Controllable Synthesis of a Monophase Nickel Phosphide/Carbon (Ni5P4/C) Composite Electrode via Wet-Chemistry and a Solid-State Reaction for the Anode in Lithium Secondary Batteries

A monophase nickel phosphide/carbon (Ni5P4/C) composite with a thin carbon shell is controllably synthesized via the two‐step strategy of a wet‐chemistry reaction and a solid‐state reaction. In this fabrication, the further diffusion of phosphorus atoms in the carbon shell during the solid‐state reaction can be responsible for a chemical transformation from a binary phase of Ni5P4‐Ni2P to monophase Ni5P4. Galvanostatic charge‐discharge measurements indicate that the Ni5P4/C composite exhibits a superior, high rate capacibility and good cycling stability.
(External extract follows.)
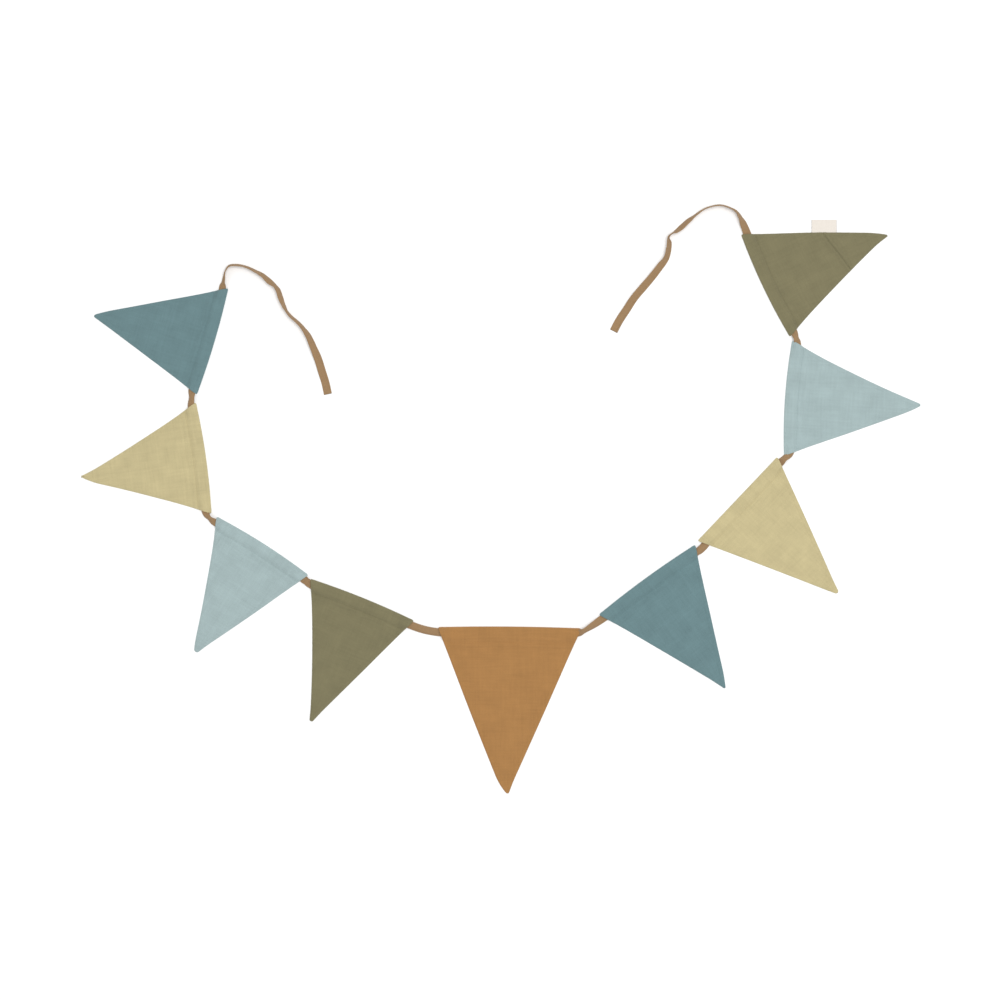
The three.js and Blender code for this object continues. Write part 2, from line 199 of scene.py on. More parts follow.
def row_ends(flag, v):
    """Left and right end of each row v, with the top corners and the tip rounded off.

    A sloping row meets the side higher or lower, and that place is found in two steps."""
    tip_width = flag.width * flag.blunt / flag.drop + 2 * flag.fullness
    tip_radius = min(TIP_RADIUS, TIP_SHARE * tip_width)
    drawn_in = round_off(CORNER_RADIUS, v) + round_off(tip_radius, flag.drop - flag.blunt - v)
    ends = []
    for side in (-1, 1):
        place = side_at(flag, side, v)
        for _ in range(2):
            place = side_at(flag, side, v + row_slope(flag, v) * place)
        ends.append(place - side * drawn_in)
    return ends


def turned(flag, u, y, z):
    """Points of the layout: the flag's own points turned by its heading and moved to its place."""
    turn = np.radians(flag.heading)
    return np.stack([
        flag.x + u * np.cos(turn) - y * np.sin(turn),
        flag.y + u * np.sin(turn) + y * np.cos(turn),
        z + 0 * u,
    ], axis=-1)


def placed(flag, u, v, z):
    """Points of the layout at u along a flag's row and v down to its tip.

    The top edge bows outwards as a parabola, and that bow fades out below the channel."""
    fade = eased([(CHANNEL_DEPTH[flag.cloth], 1), (BOW_FADES_AT * flag.drop, 0)], v)
    y = flag.top_bow * bow_shape(u / flag.width + 0.5) * fade - v - row_slope(flag, v) * u
    return turned(flag, u, y, z)


def flag_rows(flag):
    """Distance v of each row from the top edge, and the part of the cloth that it belongs to.

    Rows stand one step apart, and closer at the stitching, at the pressed fold line and at the
    rounded edges of the hem and the tip. Round the top fold they are a half circle."""
    channel, end = CHANNEL_DEPTH[flag.cloth], flag.drop - flag.blunt
    marked = channel + ROWS_BESIDE_STITCHES
    if flag.name == CREASE["flag"]:
        drop = CREASE["drop"]
        marked = np.concatenate([marked, drop - ROWS_BESIDE_CREASE, [drop], drop + ROWS_BESIDE_CREASE])
    inner = np.arange(FOLD_AT + ROW_STEP, end - EDGE_ROUNDING - ROW_STEP / 2, ROW_STEP)
    clear = np.abs(inner[:, None] - marked).min(axis=1) > ROW_STEP / 2
    flap = np.concatenate([channel + FLAP_HEM - ROUNDING, np.arange(channel, FOLD_AT, -ROW_STEP)])
    fold = FOLD_AT - FOLD_RADIUS * np.cos(FOLD_ANGLES)
    front = np.sort(np.concatenate([inner[clear], marked, end - ROUNDING]))
    part = np.repeat(["flap", "fold", "front"], [len(flap), len(fold), len(front)])
    return np.concatenate([flap, fold, front]), part


def flag_columns(left, right):
    """Place u of each column in each row, from the left end of the row to its right end.

    Columns stand close together over the rounded edges and the seam allowances, even closer in the
    short rows near the tip, and at even distances between them."""
    crowding = np.minimum(1, (right - left) / FULL_SEAM_ROW)[:, None]
    beside = np.concatenate([np.tile(ROUNDING, (len(left), 1)),
                             EDGE_ROUNDING + (SEAM_COLUMNS - EDGE_ROUNDING) * crowding], axis=1)
    share = np.linspace(0, 1, SPANS_ACROSS + 1)[None, 1:-1]
    between = left[:, None] + beside[:, -1:] + share * (right - left - 2 * beside[:, -1])[:, None]
    return np.concatenate([left[:, None] + beside, between, right[:, None] - beside[:, ::-1]], axis=1)


def stitch_pull(flag, down):
    """How much the stitching draws the cloth together: 1 on its line, eased to 0 beside it."""
    return 1 - eased([(0, 0), (STITCH_REACH, 1)], np.abs(down - CHANNEL_DEPTH[flag.cloth]))


def cloth_thickness(flag, down, inset, part):
    """Thickness of the doubled cloth: eased from the channel to the airy body, with the allowances
    added along the sides and in the tip, drawn together by the stitching and pressed behind it."""
    channel, end = CHANNEL_DEPTH[flag.cloth], flag.drop - flag.blunt
    seam = eased([(EDGE_ROUNDING, 0), (EDGE_ROUNDING + SEAM_SLOPE["at edge"], 1),
                  (SEAM_WIDTH, 1), (SEAM_WIDTH + SEAM_SLOPE["inside"], 0)], inset)
    air = eased([(channel + AIR_STARTS, 0), (channel + AIR_FULL, 1)], down)
    tip = eased([(end - TIP_BULK_STARTS, 0), (end - TIP_BULK_FULL, 1)], down)
    allowances = (SEAM - PANEL) * seam * (SEAM_IN_CHANNEL + (1 - SEAM_IN_CHANNEL) * air)
    sheet = SHEET + (PANEL - SHEET) * air + allowances + TIP_BULK * tip
    sheet = sheet + (STITCHED - sheet) * stitch_pull(flag, down)
    return np.where(part == "front", sheet, np.minimum(sheet, PRESSED))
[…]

About 76.6% of the second capacity (644.1 mA h g−1) can be retained after 50 cycles at a 0.1 C rate. At a high rate of 3 C, the specific capacity of Ni5P4/C is still as high as 357.1 mA h g−1. Importantly, the amorphous carbon shell can enhance the conductivity of the composite and suppress the aggregation of the active particles, leading to their structure stability and reversibility during cycling. As is confirmed from X‐ray‐diffraction analysis, no evident microstructural changes occur upon cycling. These results reveal that highly crystalline Ni5P4/C is one of the most promising anode materials for lithium‐ion batteries. Monophase nickel phosphide/carbon (Ni5P4/C) composites are controllably synthesized via a two‐step reaction: a wet‐chemistry reaction and a solid‐state reaction. Highly crystalline Ni5P4/C spheres with uniform morphology are obtained. The composites exhibit a high specific capacity and rate performance, as well as good cyclic stability, making them one of the most promising anode materials for lithium‐ion batteries.